I was woken up, for real, by a thud downstairs. More than likely our cats playing, but the whole dream was so vivid and realistic that I was frozen. I was so scared that I couldn’t move. It was 4:00AM and I couldn’t go back to sleep.
The second dream was a little more hazy and short but still woke me up in complete fear. I was in a dark basement, I don’t know where and I don’t know why. In that basement, there were three cages lined up against the wall. I suddenly hear footsteps coming down the stairs and, believe it or not, it was Donald Trump and he had three women with him, one for each cage. He pushed them in to the cages and when I started to object to him doing this, he told me not to worry. It was ok, he was just putting them in there for a few hours to teach them a lesson. But I knew. I knew he wasn’t just putting them in there to teach them a lesson. Even if that’s all he was doing, it still doesn’t make it ok! I knew he was putting them in there and leaving them there to die. And that’s when I woke up.

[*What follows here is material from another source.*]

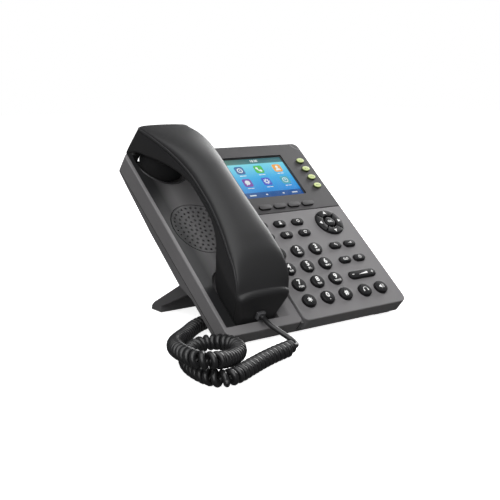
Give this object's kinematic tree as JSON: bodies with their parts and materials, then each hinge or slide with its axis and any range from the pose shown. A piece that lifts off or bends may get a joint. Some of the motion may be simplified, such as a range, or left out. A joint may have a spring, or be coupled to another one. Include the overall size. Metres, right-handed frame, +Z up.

Much like the dream I had when I was in middle school, right after 9/11, I can’t stop thinking about these dreams. They are seriously haunting and I wish I knew what they meant. Will the refugees ever be able to live a happy life in this country? Will Donald Trump knock back women’s rights 50 years? It’s things that I, as a single human being, have absolutely no control over–much like the 9/11 attacks. But I do have a voice, which is why I decided to write about this. I, as a single person, may not be able to do a whole lot about these issues just by myself, but we all need to be aware of them as a whole. And as a community–as a country–we can work together to fight against changes that should not happen in the United States. We have come too far as a country to let “Tiny Trump” send all immigrants back to the countries they originated from after living here for years, or strip away the basic human rights that women fought for, for years (the pussy will grab back).
So stand tall. And even if you only whisper, at least you are saying something. Do not stay silent.
—Even in downward-facing sloth, you can hear me breathing.